La Triglia, panzanella e limone è uno dei signature dish dello chef. È figlio eletto della sua esperienza a casa Roca, vincitore del premio creatività che Joan Roca indice ogni anno per premiare il piatto più innovativo che i suoi della brigata hanno saputo portare in tavola. La triglia è pesce ostico, spinoso e dal sapore leggero, un kick agrumato e acidulo arriva dal connubio limone e panzanella. Subito dopo arriva un altro side, il fegato di triglia. Un bon bon. Si giunge poi a un piatto che grida con tutta sua potenza la forza espressiva della gastronomia romana: Pollo e peperoni in raviolo. All’interno della pasta è racchiuso il pollo, al suo esterno in forma di salsa, dadolata e brodo i peperoni carnosi e rossi. Per chi non conosca Roma è un bignami del pranzo dell’estate. Giungono a completare l’assaggio la pelle dei peperoni e il fegatino di pollo. 

Piatto della discordia o dell’innamoramento cocente, gli Spaghetti ricci e pecorino o li ami o no. Affumicati sotto la cloche, scioglievoli, ultra sapidi di mare e di terra, con l’anima tenace e dal giusto spessore. Lo chef ci confessa che gli stranieri non riescono a capirlo. È una summa di fumo, umami e iodato, per palati abituati a cotanta ricchezza. L’Astice alla catalana è un gioco, è una scommessa con i ricordi. La torretta di patata nasconde la salsa tartara, le verdure sono croccanti, del crostaceo assaggi la coda nel piatto principale e la polpa sminuzzata in un piatto di accompagnamento che è un piccolo taco scioglievole. Il San Pietro, mandorle e taccole (in foto) pur essendo un piatto di mare è incentrato sul vegetale. C’è Piazza Duomo nei vegetali, come potrebbe essere altrimenti?

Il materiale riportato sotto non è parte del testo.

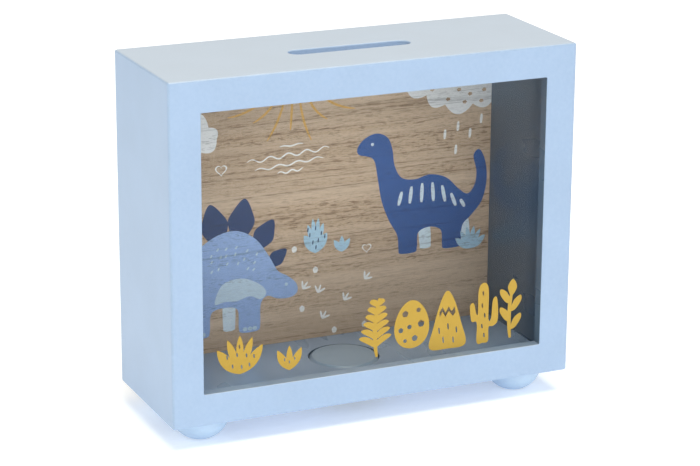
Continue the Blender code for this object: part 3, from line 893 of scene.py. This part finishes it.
def print_sky(inks):
    """A sun on the top edge with long rays, clouds, rain and lines of wind."""
    sun_x, sun_up = -13.0, 132.0
    rays = []
    for degrees, length, bow in ((-62, 38, 3.0), (-44, 30, 2.0), (-24, 34, 1.2), (-4, 27, 0.0),
                                 (15, 34, -1.2), (36, 29, -2.0), (58, 37, -3.0)):
        turn = math.radians(degrees)
        start = (sun_x + 11.0 * math.sin(turn), sun_up - 11.0 * math.cos(turn))
        end = (sun_x + length * math.sin(turn), sun_up - length * math.cos(turn))
        rays.append([stroke(arc_line(start, end, bow), 1.15, tip=0.30)])
    half_sun = [(sun_x + 8.5 * math.cos(math.pi * (1 + step / 24)),
                 sun_up + 8.5 * math.sin(math.pi * (1 + step / 24))) for step in range(25)]
    panel_print("print_sun", [[half_sun]] + rays, 0, inks["sun"])

    lines = [[wave(-20.5, 97.4, 12.0, 0.6, 0.3, 1.5)], [wave(-37.0, 91.6, 42.0, 3.0, 1.0, 4.5)],
             [wave(-33.0, 87.2, 35.0, 3.0, 0.7, 3.6)], [wave(-21.5, 84.6, 13.0, 1.0, 0.6, 2.2)]]
    panel_print("print_wind", lines, 0, inks["white"])

    right = scallops([(91.5, 132.0), (48.0, 132.0), (45.0, 122.0), (56.0, 115.0), (66.0, 109.5),
                      (81.0, 108.5), (93.0, 112.0)], 0.34)
    right = [(min(x, 94.0), min(up, 134.0)) for x, up in right]
    holes = [disc(x, up, 1.15, squash=0.75, wobble=0.12, turn=x)
             for x, up in ((59.0, 117.6), (66.4, 120.6), (73.4, 116.2), (80.8, 119.6),
                           (76.6, 109.8), (87.0, 115.0), (55.0, 122.4), (85.6, 109.6),
                           (67.6, 112.0), (61.4, 123.0), (79.4, 113.6), (70.0, 124.0),
                           (87.6, 121.4))]
    panel_print("print_cloud_right", [[right] + holes], 0, inks["cloud"])
    left = scallops([(-86.0, 105.0), (-72.0, 99.5), (-60.0, 99.0), (-52.0, 104.5), (-56.0, 110.5),
                     (-68.0, 116.0), (-82.0, 113.0)], 0.36)
    panel_print("print_cloud_left", [[left]], 0, inks["cloud"])

    drops = [[dash(x, up, 4.8, 1.45, lean=4.0)] for x, up in
             ((66.2, 94.6), (73.2, 98.0), (79.8, 94.0), (85.8, 100.6), (72.2, 86.4))]
    panel_print("print_rain", drops, 0, inks["white"])


def print_ground(inks):
    """Plants, hearts, pebbles and bird tracks."""
    plants = [[tuft(-2.0, 42.9, 12.2, 17.8, 6, depth=0.70, spread=58.0)],
              [tuft(11.8, 41.9, 8.4, 8.0, 3, spread=38.0)],
              [tuft(81.0, 35.0, 16.4, 11.6, 6, spread=58.0)],
              [tuft(-81.0, 60.0, 11.0, 14.0, 5)]]
    panel_print("print_plants", plants, 3, inks["teal"])
    veins = []
    for x, up in ((-5.0, 52.2), (-2.0, 55.4), (1.0, 52.6), (-3.4, 48.4), (-0.6, 49.2), (-1.8, 45.8),
                  (2.8, 50.8), (-6.0, 55.0), (-81.0, 66.0), (-83.4, 64.4), (-78.6, 64.6)):
        veins.append([dash(x, up, 2.1, 0.6, lean=6.0)])
    panel_print("print_plant_veins", veins, 4, inks["spike"])
    hearts = []
    for x, up, size in ((-50.0, 89.4, 6.4), (25.0, 42.2, 5.4), (-76.0, 84.0, 5.4)):
        hearts.append([heart(x, up, size), heart(x, up, size * 0.78)])
    panel_print("print_hearts", hearts, 0, inks["white"])
    ground = [[disc(x, up, 1.35, squash=1.2, wobble=0.05)] for x, up in
              ((-13.0, 46.0), (-9.0, 15.6), (8.0, 2.6), (24.0, 3.4), (-2.0, 34.4))]
    for x, up, lean in ((-8.6, 25.6, 38.0), (-0.6, 22.6, 20.0), (1.6, 9.2, 30.0),
                        (13.2, 17.0, 34.0), (-84.4, 48.0, 15.0), (-86.4, 74.0, 25.0),
                        (24.0, 26.4, 42.0)):
        ground += [[toe] for toe in track(x, up, 4.2, lean)]
    panel_print("print_tracks", ground, 0, inks["white"])


def pane_print(name, outlines, material):
    print_shape(name, outlines, PANE_FRONT, 0, material)


def seeds(places, length=1.9, width=0.75):
    """Seed-shaped holes at the places."""
    return [dash(x, up, length, width, lean=-6.0) for x, up in places]


def print_pane(ink):
    """Mustard plants, and a row of plain motifs on the right."""
    big = tuft(-65.4, 11.2, 22.4, 18.6, 5, depth=0.56, spread=46.0)
    pane_print("pane_print_big_plant", [[big] + seeds(
        ((-71.6, 20.0), (-66.8, 20.6), (-62.2, 19.8), (-58.6, 19.0), (-69.0, 15.4), (-64.6, 14.6),
         (-60.8, 15.2), (-65.6, 24.4)))], ink)
    small = tuft(-41.2, 9.6, 12.0, 12.0, 3, depth=0.50, spread=30.0)
    pane_print("pane_print_small_plant", [[small] + seeds(
        ((-43.6, 15.0), (-41.2, 13.6), (-38.6, 15.0)), length=1.5, width=0.6)], ink)

    fern = [[stroke(arc_line((2.6, 9.6), (3.8, 38.2), 1.6, steps=16), 2.3, tip=0.45)]]
    for row in range(6):
        up = 14.6 + row * 3.9
        reach = 8.2 - row * 0.85
        for side in (-1, 1):
            stem = (2.9 + 0.2 * row - 1.2, up)
            tip = (stem[0] + side * reach, up + reach * 0.62)
            fern.append([stroke(arc_line(stem, tip, side * 1.1, steps=9), 3.0, tip=0.12)])
    pane_print("pane_print_fern", fern, ink)

    egg = []
    for step in range(44):
        angle = 2 * math.pi * step / 44
        egg.append((20.4 + 8.9 * math.cos(angle) * (1 - 0.16 * math.sin(angle)),
                    23.2 + 11.8 * math.sin(angle)))
    egg_spots = [disc(x, up, radius, wobble=0.06) for x, up, radius in
                 ((17.0, 28.6, 1.5), (23.8, 29.8, 1.1), (25.2, 23.0, 1.6), (19.2, 22.0, 1.1),
                  (14.8, 20.8, 1.2), (22.0, 16.2, 1.4), (17.0, 15.4, 0.9))]
    pane_print("pane_print_egg", [[egg] + egg_spots], ink)

    hill = smooth([(29.6, 9.8), (31.6, 20.0), (35.2, 32.0), (38.6, 37.2), (42.2, 32.6), (46.0, 21.0),
                   (48.4, 9.8), (39.0, 8.6)], steps=6)
    cap = [(34.6, 27.0), (36.2, 29.4), (37.8, 26.6), (39.4, 29.4), (41.0, 26.8), (42.4, 29.0),
           (43.0, 26.2), (41.6, 24.4), (39.4, 27.2), (37.8, 24.4), (36.2, 27.2), (34.8, 24.6)]
    ribs = seeds(((34.6, 18.0), (39.2, 19.6), (43.6, 17.4), (36.8, 13.2), (42.0, 12.6)),
                 length=3.0)
    pane_print("pane_print_hill", [[hill, cap] + ribs], ink)

    cactus = smooth([
        (54.4, 9.4), (54.2, 19.2), (51.4, 20.4), (50.6, 28.0), (52.6, 29.0), (53.8, 24.2),
        (54.8, 24.0), (55.0, 35.4), (57.6, 38.6), (60.2, 35.4), (60.4, 20.6), (61.8, 20.8),
        (62.6, 29.6), (64.8, 30.0), (65.4, 19.6), (63.0, 16.6), (60.6, 16.2), (60.4, 9.4),
        (57.4, 8.8)])
    ticks = seeds(((57.4, 33.4), (57.0, 27.4), (58.4, 22.4), (57.0, 17.2), (58.2, 12.6)), length=2.2)
    pane_print("pane_print_cactus", [[cactus] + ticks], ink)

    sprout = [[stroke(arc_line((72.0, 9.4), (72.6, 33.0), 1.0, steps=12), 2.0, tip=0.6)]]
    for up, side in ((14.0, 1), (18.0, -1), (23.0, 1), (27.0, -1)):
        leaf = [(72.0, up), (72.0 + side * 2.6, up + 0.4), (72.0 + side * 5.6, up + 4.6),
                (72.0 + side * 5.2, up + 7.2), (72.0 + side * 1.8, up + 5.0)]
        sprout.append([smooth(leaf)])
    sprout.append([smooth([(72.4, 30.4), (75.2, 34.4), (73.0, 38.6), (70.4, 34.8)])])
    pane_print("pane_print_sprout", sprout, ink)


def print_picture():
    inks = {name: panel_ink("ink_" + name, colour) for name, colour in INKS.items()}
    print_long_neck(inks)
    print_plated(inks)
    print_sky(inks)
    print_ground(inks)
    print_pane(pane_ink("ink_mustard", MUSTARD))


# ---------------------------------------------------------------- studio

WORLD_COLOUR = (1.0, 0.975, 0.94, 1.0)
WORLD_STRENGTH = 0.55
LIGHT_TARGET = (0.0, 0.0, 0.08)

# Each light's name, place, size, power in watts and colour.
LIGHTS = (
    ("front_softbox", (-0.20, -2.2, 1.25), (1.6, 1.3), 9.5, (0.92, 0.97, 1.0)),
    ("left_softbox", (-1.0, -0.25, 0.75), (0.6, 0.6), 1.65, (1.0, 0.90, 0.60)),
    ("top_softbox", (0.0, -0.55, 2.15), (1.5, 1.1), 38.0, (1.0, 0.92, 0.75)),
    ("low_fill", (1.3, -2.2, 0.22), (1.4, 0.4), 2.0, (0.92, 0.98, 1.0)),
)

CAMERA_PLACE = (-0.45512, -1.01148, 0.42606)
CAMERA_AHEAD = (0.39326, 0.87044, -0.29612)
CAMERA_RIGHT = (0.91203, -0.41009, 0.00578)
CAMERA_LENS = 128.07
SENSOR_WIDTH = 36.0


def make_floor():
    mesh = bpy.data.meshes.new("studio_floor")
    bm = bmesh.new()
    bmesh.ops.create_grid(bm, x_segments=2, y_segments=2, size=8.0)
    bm.to_mesh(mesh)
    bm.free()
    floor = bpy.data.objects.new("studio_floor", mesh)
    bpy.context.scene.collection.objects.link(floor)
    mesh.materials.append(studio_floor("floor_white"))


def area_light(name, place, size, power, colour):
    """A soft rectangular light that looks at the box."""
    light = bpy.data.lights.new(name, 'AREA')
    light.shape = 'RECTANGLE'
    light.size, light.size_y = size
    light.energy = power
    light.color = colour
    obj = bpy.data.objects.new(name, light)
    obj.location = place
    aim = Vector(LIGHT_TARGET) - Vector(place)
    obj.rotation_euler = aim.to_track_quat('-Z', 'Y').to_euler()
    bpy.context.scene.collection.objects.link(obj)


def make_studio():
    world = bpy.data.worlds.new("studio")
    world.use_nodes = True
    background = world.node_tree.nodes["Background"]
    background.inputs["Color"].default_value = WORLD_COLOUR
    background.inputs["Strength"].default_value = WORLD_STRENGTH
    bpy.context.scene.world = world
    for light in LIGHTS:
        area_light(*light)
    bpy.context.scene.view_settings.view_transform = 'Standard'


def make_camera():
    """A long lens, a little above the box and to its left, with the box 1.16 m away."""
    camera = bpy.data.cameras.new("camera")
    camera.lens = CAMERA_LENS
    camera.sensor_width = SENSOR_WIDTH
    camera.clip_start, camera.clip_end = 0.05, 30.0
    obj = bpy.data.objects.new("camera", camera)
    obj.location = CAMERA_PLACE
    ahead = Vector(CAMERA_AHEAD).normalized()
    right = Vector(CAMERA_RIGHT).normalized()
    above = right.cross(ahead).normalized()
    right = ahead.cross(above)
    obj.rotation_mode = 'QUATERNION'
    obj.rotation_quaternion = Matrix((right, above, -ahead)).transposed().to_quaternion()
    bpy.context.scene.collection.objects.link(obj)
    bpy.context.scene.camera = obj


make_camera()
make_studio()
make_floor()
ring_paint = dress_frame()
make_seam_fillers(ring_paint)
print_picture()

Si conclude con Piccione, camomilla, lardo e borragine (in foto). Il petto lardellato, con il suo fondo, la coscia da spolpare tenendola per la zampa. Andrea lo dice chiaro, la sua cucina vuole rifuggire dalle cotture a bassa temperatura, è tempo che le padelle tornino, riappaiano le cotture espresse. Che lo chef sappia cucinare. Perché il roner è fondamentale quando si fa avanguardia pura, quando uno strumento fa parte di una scienza esatta, l’abuso della tecnologia troppo spesso è deleterio. Idee chiare. Torneremo con l’arrivo del freddo. Per vedere il cielo livido d’inverno in questa splendida cartolina che è la sala dell’Imàgo.